In the nearby Black Sea city of Maripoul violence against mainly Russian
speaking/culturally Russian opponents of the regime. According to left-wing
Ukrainian politician Pyotr Simonenko,
“In Maripoul there was a slaughter of civilians, a mass
murder. The number of those killed, first of all among peaceful civilians, is
being concealed. A peaceful demonstration was shot at on May 9 and it was a
show murder carried out by the current regime. There was a shooting of peaceful
civilians, there was no one with weapons there. When you, using armoured
personnel carrier guns, killed a family of three, shot [them] in their kitchen,
this is what you must be held accountable for; there is blood on your hands
today”.
The regime’s acts of violence against civilians is not
however limited to the mobilization of armed militias and thugs. Regime forces
have been documented using chemical weapons against civilian populations, an
act which is illegal according to international law.
A Russian investigation from 2015 found that Kiev’s forces
did indeed drop chemical weapons on Dobass, thus confirming a war crime, in
contravention to the Geneva Conventions. Investigative Committee spokesman
Vladimir Markin reported,
“We have received irrefutable evidence of the use
by the Kiev forces of weaponry similar to phosphorus bombs,”
Markin said, based on the conclusion of a forensic chemical analysis
from soil samples provided by witnesses in the targeted areas.

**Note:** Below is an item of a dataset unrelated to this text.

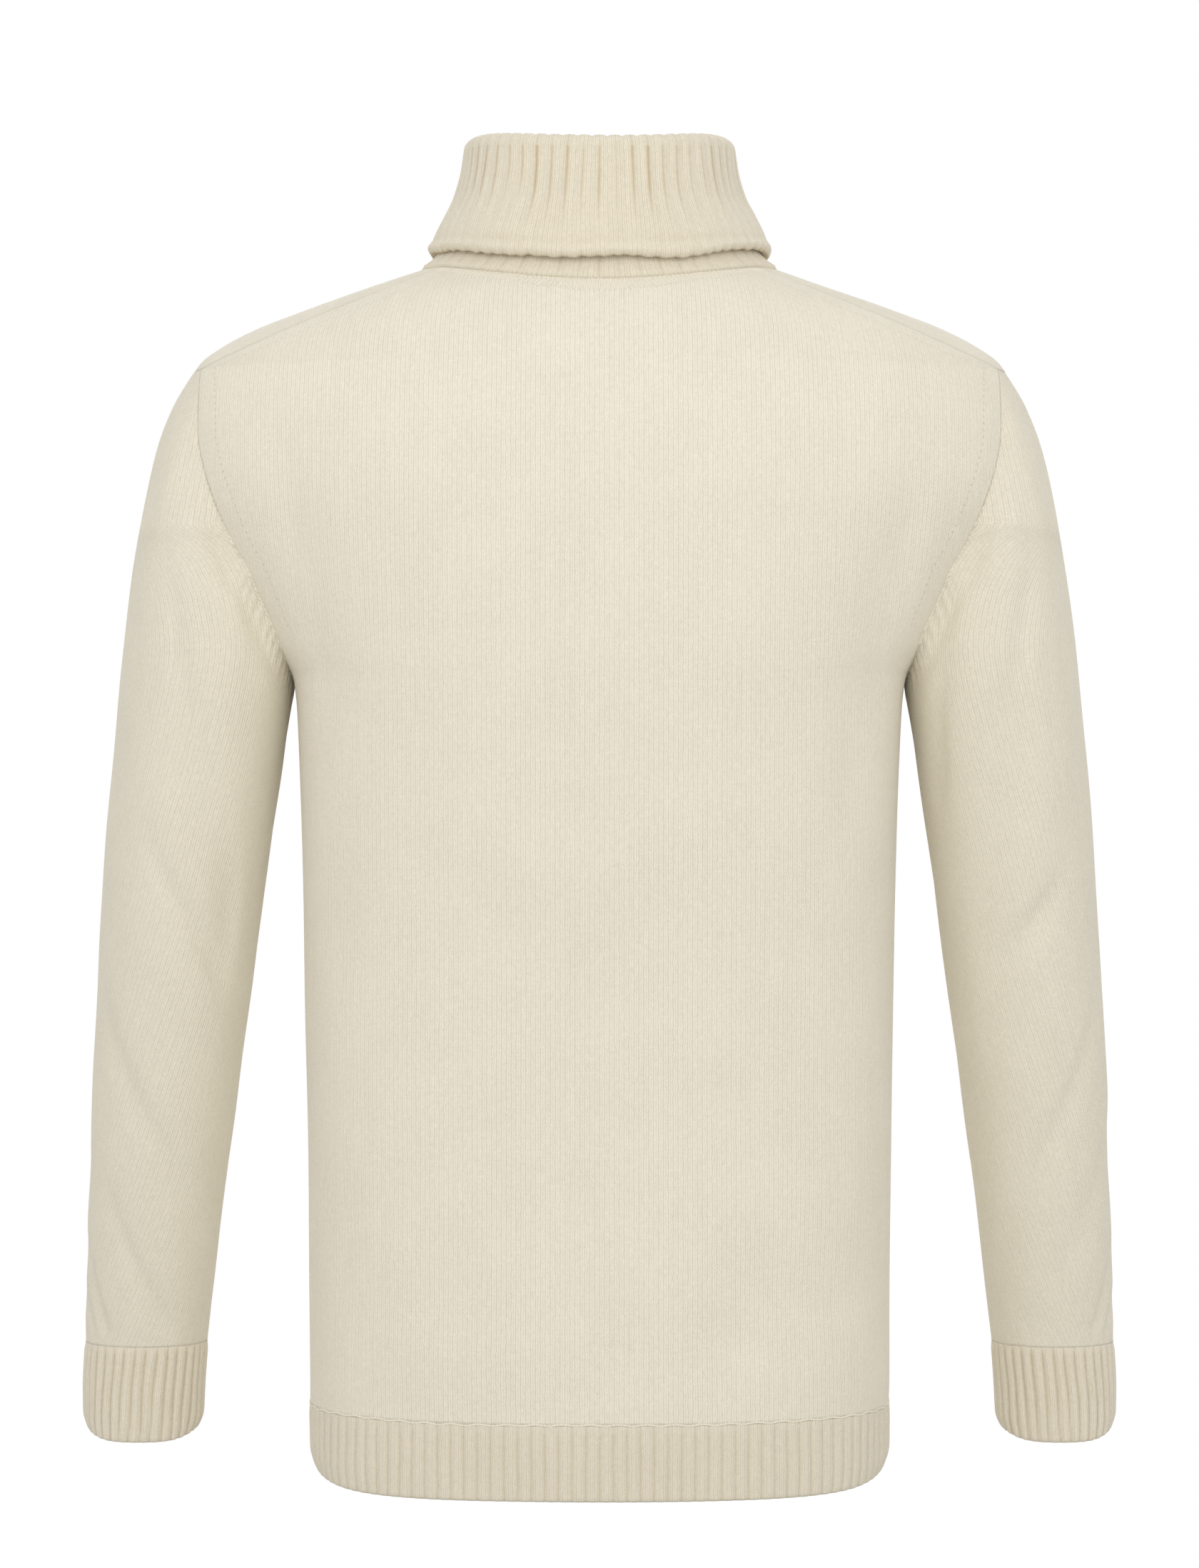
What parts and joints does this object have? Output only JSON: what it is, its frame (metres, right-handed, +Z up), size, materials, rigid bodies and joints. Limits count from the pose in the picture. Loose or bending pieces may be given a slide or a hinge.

“The refugees bring in fragments of bombs and
artillery shells, which maim and kill their loved ones. We have conducted more
than a hundred tests, which all attest to (the war crimes committed
by the Ukrainian military)”.
TERRORISM:
Regime forces and paramilitaries loyal to the regime have
also committed acts of international terrorism. In the spring of 2016,
Ukrainian terrorists with connections to the regime in Kiev blew up scores of
power-lines which for decades had delivered electricity to Crimea. The fallout
has led Crimea to hasten a drive to produce its own energy rather
than pay for power-lines originating on Ukrainian territory.
The border between the Russian Republic of Crimea and
Ukrainian terrorist has been rendered impassable due to terrorist activities.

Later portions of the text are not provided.